NOBODY is crazy enough to want to take that to the courts. Because maybe you get a judge who has “common sense”. Maybe you get an old white guy who thinks Pong was too complicated and decides that you are wrong. At which point you have now made a bunch of legal precedent for REALLY stupid stuff.
Its also kind of why so much stuff about video games actually never gets patented. It is playing with fire.
I was under the impression that if a property from before the patent proves it has existed as the patent describes before the patent came along, it just gets thrown out.
The US changed from first-to-invent to first-to-file years ago. It sounds bad, but I don’t think it’s meaningfully affected anything.

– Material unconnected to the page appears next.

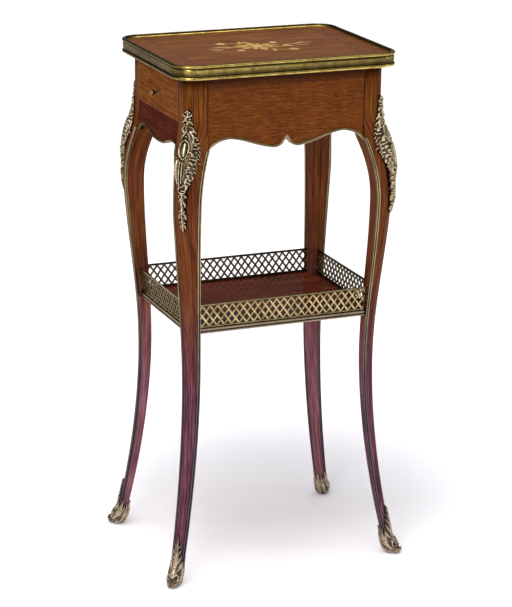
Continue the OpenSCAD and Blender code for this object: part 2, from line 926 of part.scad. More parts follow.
// Knee mount: a leafy outline cut from a shell that wraps the cant and the faces beside it.
// The outline is [share of its length from the top, share of its half width].
chute_line = [
    [0, 0.06], [0.03, 0.24], [0.06, 0.2], [0.1, 0.4], [0.16, 0.44], [0.2, 0.4], [0.24, 0.62],
    [0.27, 0.72], [0.3, 0.94], [0.35, 1], [0.44, 0.96], [0.52, 0.68], [0.56, 0.56], [0.6, 0.32],
    [0.68, 0.2], [0.73, 0.22], [0.8, 0.3], [0.88, 0.28], [0.94, 0.16], [1, 0.04]
];
chute_mid = chute_top - 0.4 * chute_long;
chute_spine = 0.5;
module chute_outline(width) {
    edge = [for (q = smooth(chute_line, 3)) [q[1] * width, chute_top - q[0] * chute_long]];
    polygon(concat(edge, flip_x(edge)));
}
// An outline drawn across the leg's corner, at the height z, and run out along the diagonal from r
module diagonal_prism(z, r) {
    rotate([0, 0, 45])
        translate([r, cant_across(z), 0])
            rotate([90, 0, 90])
                linear_extrude(far)
                    children();
}
module chute(sx, sy) {
    color(gilt)
        at_corner(sx, sy)
            difference() {
                intersection() {
                    union() {
                        intersection() {
                            leg_form(chute_wall);
                            diagonal_prism(chute_mid, 0)
                                chute_outline(chute_half);
                        }
                        intersection() {
                            leg_form(chute_wall + chute_relief);
                            diagonal_prism(chute_mid, 0)
                                chute_outline(chute_half * chute_spine);
                        }
                    }
                    inner_band_x(edge_width + mount_gap, far / 2);
                    inner_band_y(edge_width + mount_gap, far / 2);
                }
                leg_form(0);
                mount_pin_holes();
            }
}

// Cast shoe: a cuff round the foot, a leaf up the front, a rounded heel and a scrolled toe
heel_out = (inner_x(0) + inner_y(0)) / sqrt(2);
foot_out = cant_out(0);
foot_half = (ankle_side - ankle_cant / 2) / sqrt(2) + shoe_wall;
sole_half = foot_half * 0.72;
// The cuff's edge rises in two side leaves round a taller front leaf, all from one root
cuff_rise = 8;
cuff_low = cuff_height - cuff_rise;
leaf_root = cuff_low - 12;
side_leaf = 10;
front_leaf = 12;
module cuff_outline() {
    polygon([
        [-sole_half, -1], [sole_half, -1], [sole_half, 0], [foot_half + 1, leg_foot - 2],
        [foot_half * 2, cuff_low], [-foot_half * 2, cuff_low], [-foot_half - 1, leg_foot - 2], [-sole_half, 0]
    ]);
    for (x = [-sole_half, sole_half])
        translate([x, leaf_root])
            rotate(90)
                leaf(cuff_height - leaf_root, side_leaf);
}
module leaf_outline() {
    translate([0, leaf_root])
        rotate(90)
            leaf(shoe_leaf - leaf_root, front_leaf);
}
// The shoe's toe in the upright plane along the diagonal
toe_tip = foot_out + toe_reach;
module toe_side() {
    polygon(concat(
        [[foot_out - 6, 0], [toe_tip - toe_radius, 0]],
        arc(toe_tip - toe_radius, toe_radius, toe_radius, -90, 110, 10),
        smooth([
            [toe_tip - toe_radius * 1.15, toe_radius * 2.3], [toe_tip - toe_radius * 1.6, leg_foot],
            [foot_out + shoe_wall, leg_foot + 9], [cant_out(cuff_height - 4), cuff_height - 4]
        ], 4),
        [[foot_out - 14, leg_foot]]
    ));
}
module toe_plan() {
    polygon([
        [foot_out - 14, -foot_half], [foot_out, -foot_half * 0.9], [toe_tip - toe_radius, -sole_half * 0.8],
        [toe_tip - toe_radius, sole_half * 0.8], [foot_out, foot_half * 0.9], [foot_out - 14, foot_half]
    ]);
    translate([toe_tip - toe_radius - 2, -sole_half * 0.8])
        square([toe_radius + 3, sole_half * 1.6]);
}
// What the rounded heel leaves off, in the same upright plane
module heel_side() {
    heel = heel_out - shoe_wall * sqrt(2);
    polygon(concat(
        [[heel - 20, -1], [heel + 10.5, -1]],
        smooth([[heel + 9, 0], [heel + 6.5, 2], [heel + 2.5, 7.5], [heel - 2, 15], [heel - 9, 30]], 4),
        [[heel - 20, 30]]
    ));
}
module on_diagonal(half) {
    rotate([0, 0, 45])
        translate([0, cant_across(0) + half, 0])
            rotate([90, 0, 0])
                linear_extrude(2 * half)
                    children();
}
module sabot(sx, sy) {
    color(gilt)
        at_corner(sx, sy)
            difference() {
                union() {
                    intersection() {
                        leg_form(shoe_wall);
                        union() {
                            diagonal_prism(0, 0)
                                cuff_outline();
                            diagonal_prism(0, cant_out(shoe_leaf) - 4)
                                leaf_outline();
                        }
                    }
                    intersection() {
                        on_diagonal(foot_half)
                            toe_side();
                        rotate([0, 0, 45])
                            translate([0, cant_across(0), 0])
                                linear_extrude(cuff_height)
                                    toe_plan();
                    }
                }
                intersection() {
                    leg_form(0);
                    block([0, far], [0, far], [leg_foot, far]);
                }
                on_diagonal(far / 2)
                    heel_side();
                mount_pin_holes();
            }
}
module mount_pins() {
    color(gilt)
        for (sx = [-1, 1], sy = [-1, 1], p = mount_pins_at)
            at_corner(sx, sy) {
                seat = cant_out(p[0]) + p[1] + pin_lift;
                diagonal_pin(p[0], cant_out(p[0]) - pin_bite, seat, pin_r);
                diagonal_pin(p[0], seat, seat + pin_head, pin_head_r);
            }
}

// The shelf, notched round the legs
gallery_half_x = inner_x(shelf_height);
gallery_half_y = inner_y(shelf_height);
shelf_half_x = gallery_half_x + shelf_out_x;
shelf_half_y = gallery_half_y + shelf_out_y;
shelf_core = shelf_height - veneer;
module shelf_board() {
    color(wood_red)
        difference() {
            block(
                [-shelf_half_x, shelf_half_x],
                [-shelf_half_y, shelf_half_y],
                [shelf_height - shelf_wall, shelf_core]
            );
            for (sx = [-1, 1], sy = [-1, 1])
                at_corner(sx, sy) {
                    leg_notch(0);
                    shelf_dowel(pin_gap);
                }
        }
}
// The veneer on the shelf, inside the gallery that stands round it
module shelf_veneer() {
    inset = gallery_wall + gallery_in + 2 * pin_gap;
    color(wood_red)
        cut_by_legs()
            block(
                [-shelf_half_x + inset, shelf_half_x - inset],
                [-shelf_half_y + inset, shelf_half_y - inset],
                [shelf_core, shelf_height]
            );
}
// The corner of the shelf's space that the leg takes, out to past the leg
module leg_notch(gap) {
    intersection() {
        band_x(-gap, far / 2);
        band_y(-gap, far / 2);
    }
}
module shelf_dowels() {
    color(wood_pale)
        for (sx = [-1, 1], sy = [-1, 1])
            at_corner(sx, sy)
                shelf_dowel(0);
}
// Brass moulding along the shelf's edges, under the gallery
shelf_trim_out = 2.6;
shelf_trim_step = 0.4;
module shelf_trim() {
    color(gilt)
        difference() {
            union() {
                edge_bar(shelf_half_x, shelf_half_y);
                rotate([0, 0, 90])
                    edge_bar(shelf_half_y, shelf_half_x);
            }
            for (sx = [-1, 1], sy = [-1, 1])
                at_corner(sx, sy)
                    leg_notch(0);
        }
}
trim_r = shelf_wall / 4;
trim_section = concat(
    [[0, 0]],
    arc(shelf_trim_out - trim_r, trim_r, trim_r, -90, 80, 5),
    arc(shelf_trim_out - trim_r - shelf_trim_step, shelf_wall - trim_r, trim_r, -80, 90, 5),
    [[0, shelf_wall]]
);
module edge_bar(half, out) {
    for (s = [0, 1])
        mirror([0, s, 0])
            translate([-half, out, shelf_height - shelf_wall])
                rotate([90, 0, 90])
                    linear_extrude(2 * half)
                        polygon(trim_section);
}

// Gallery panel: trellis between a foot rail and a top rail, along X from -half to half. Its foot goes
// down beside the shelf's veneer to the board.
function lozenge_hole(cx, cz, w, h, z0, z1) =
    cz <= z0 + 0.01 ? [[cx - w, z0], [cx + w, z0], [cx, z0 + h]] :
    cz >= z1 - 0.01 ? [[cx - w, z1], [cx, z1 - h], [cx + w, z1]] :
    [[cx - w, cz], [cx, cz - h], [cx + w, cz], [cx, cz + h]];
foot_down = 2 * veneer;
module trellis(half) {
    count = floor(2 * (half - 1) / lozenge);
    z0 = rail_height;
    z1 = rail_height + trellis_height;
    tall = trellis_height / 2;
    open = 1 - bar_width / (lozenge * tall / sqrt(lozenge * lozenge + tall * tall));
    w = lozenge / 2 * open;
    h = tall / 2 * open;
    holes = [
        for (row = [0 : 4])
            for (k = [0 : count - 1 - (row % 2)])
                lozenge_hole(
                    (k - (count - 1 - (row % 2)) / 2) * lozenge,
                    z0 + row * tall / 2,
                    w, h, z0, z1
                )
    ];
    points = concat(
        [[-half, -foot_down], [half, -foot_down], [half, gallery_height], [-half, gallery_height]],
        [for (a = holes) for (q = a) q]
    );
    starts = [for (i = 0, n = 4; i < len(holes); n = n + len(holes[i]), i = i + 1) n];
    paths = concat(
        [[0, 1, 2, 3]],
        [for (i = [0 : len(holes) - 1]) [for (k = [0 : len(holes[i]) - 1]) starts[i] + k]]
    );
    rotate([90, 0, 0])
        linear_extrude(gallery_wall)
            polygon(points, paths);
}
// Beads that stiffen the top and foot of the panel, on its show side
rail_bead = 0.7;
module rail_beads(half) {
    for (span = [[-foot_down, rail_height], [gallery_height - rail_height, gallery_height]])
        block([-half, half], [-gallery_wall - rail_bead, -gallery_wall + thin], span);
}
gallery_reach = 12;
gallery_in = 0.8;
module gallery_panel(half, out) {
    difference() {
        translate([0, -out + gallery_wall + gallery_in, shelf_height])
            rotate([gallery_flare, 0, 0]) {
                trellis(half + gallery_reach);
                rail_beads(half + gallery_reach);
            }
        block([-far, far], [-far, far], [0, shelf_core]);
    }
}
module cut_by_legs() {
    difference() {
        children();
        for (sx = [-1, 1], sy = [-1, 1])
            at_corner(sx, sy)
                leg_notch(0);
    }
}
module gallery_front() {
    color(gilt)
        cut_by_legs()
            gallery_panel(gallery_half_x, shelf_half_y);
}
module gallery_back() {
    color(gilt)
        cut_by_legs()
            mirror([0, 1, 0])
                gallery_panel(gallery_half_x, shelf_half_y);
}
module gallery_left() {
    color(gilt)
        cut_by_legs()
            rotate([0, 0, -90])
                gallery_panel(gallery_half_y, shelf_half_x);
}
module gallery_right() {
    color(gilt)
        cut_by_legs()
            rotate([0, 0, 90])
                gallery_panel(gallery_half_y, shelf_half_x);
}

top_core();
field_veneer();
border_veneers();
top_stringing();
flower_spray();
rim_left_half();
rim_right_half();
rim_pins();
top_screws();
leg(-1, -1);  // leg_front_left
leg(1, -1);  // leg_front_right
leg(-1, 1);  // leg_back_left
leg(1, 1);  // leg_back_right
frieze_front();
frieze_back();
frieze_right();
drawer_rail();
panel_stringing();
runner(-1);  // runner_front
runner(1);  // runner_back
guide(-1);  // guide_front
guide(1);  // guide_back
kicker(-1);  // kicker_front
kicker(1);  // kicker_back
drawer_stops();
drawer_front();
drawer_side(-1);  // drawer_side_front
drawer_side(1);  // drawer_side_back
drawer_back();
drawer_bottom();
drawer_knob();
knob_nut();
apron_trim_front();
apron_trim_back();
apron_trim_left();
apron_trim_right();
edge_trim(-1, -1);  // edge_trim_front_left
edge_trim(1, -1);  // edge_trim_front_right
edge_trim(-1, 1);  // edge_trim_back_left
edge_trim(1, 1);  // edge_trim_back_right
chute(-1, -1);  // chute_front_left
chute(1, -1);  // chute_front_right
chute(-1, 1);  // chute_back_left
chute(1, 1);  // chute_back_right
sabot(-1, -1);  // sabot_front_left
sabot(1, -1);  // sabot_front_right
sabot(-1, 1);  // sabot_back_left
sabot(1, 1);  // sabot_back_right
mount_pins();
shelf_board();
shelf_veneer();
shelf_dowels();
shelf_trim();
gallery_front();
gallery_back();
gallery_left();
gallery_right();
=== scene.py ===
import math

import bmesh
import bpy
import numpy as np
from mathutils import Matrix, Vector


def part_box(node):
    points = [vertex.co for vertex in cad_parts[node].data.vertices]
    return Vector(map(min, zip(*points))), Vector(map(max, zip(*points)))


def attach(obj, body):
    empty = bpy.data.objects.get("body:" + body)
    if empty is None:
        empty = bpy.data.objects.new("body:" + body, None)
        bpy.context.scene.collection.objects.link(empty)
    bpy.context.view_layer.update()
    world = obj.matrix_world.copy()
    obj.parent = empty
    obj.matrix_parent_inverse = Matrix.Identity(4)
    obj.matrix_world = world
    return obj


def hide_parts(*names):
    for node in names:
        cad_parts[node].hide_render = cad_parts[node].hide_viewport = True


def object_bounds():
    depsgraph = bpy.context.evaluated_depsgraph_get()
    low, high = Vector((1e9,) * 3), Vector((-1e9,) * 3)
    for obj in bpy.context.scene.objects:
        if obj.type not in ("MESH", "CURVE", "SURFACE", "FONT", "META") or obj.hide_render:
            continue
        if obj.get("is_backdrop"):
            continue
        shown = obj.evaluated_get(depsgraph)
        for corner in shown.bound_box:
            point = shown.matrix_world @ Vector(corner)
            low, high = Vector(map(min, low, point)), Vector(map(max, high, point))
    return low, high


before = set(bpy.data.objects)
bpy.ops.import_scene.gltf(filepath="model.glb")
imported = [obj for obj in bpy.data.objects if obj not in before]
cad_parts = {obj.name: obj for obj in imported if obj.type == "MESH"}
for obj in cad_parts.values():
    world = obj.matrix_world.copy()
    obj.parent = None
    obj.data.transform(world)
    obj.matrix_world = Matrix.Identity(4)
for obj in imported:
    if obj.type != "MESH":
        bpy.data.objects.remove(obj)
cad_low, cad_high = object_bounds()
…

I haven’t heard of any impacts, anyway.
If you are thinking in terms of building a widget or making an industrial process, it makes perfect sense. Something like a wristwatch is the kind of innovation a LOT of people more or less simultaneously made and it is just impossible to definitively prove what country the first watch was made in. Even figuring out who was the first to file becomes a mess. Same with factory processes where the players who would even have the ability to iterate are often counted on fingers and toes.
But software (and research) in a global society is a real mother fucker. Because now the entire world can more or less see everything and reproducing things is fairly trivial. And… it isn’t like the patents actually matter all that much when so much gets done overseas. China Don’t Care but also the EU doesn’t really either and so forth. Sure there are avenues to try to pursue a studio using the patented Nemesis System but… at best you are going to be tied up in courts for years trying to get a judge to insist that a company in Germany needs to send you a check.
Good thinking!
Microprose MTG came out in 1997, one year after Pokemon in 1996, but that was in Japan as Pokemon Red/Green.
Pokemon Red/Blue was released in the US in 1998.
So in the US technically, Microprose published first.
I have no idea who owns Microprose’s IP these days.
i hope tieflings counter sue
Does this mean Coromon will be removed from Steam store?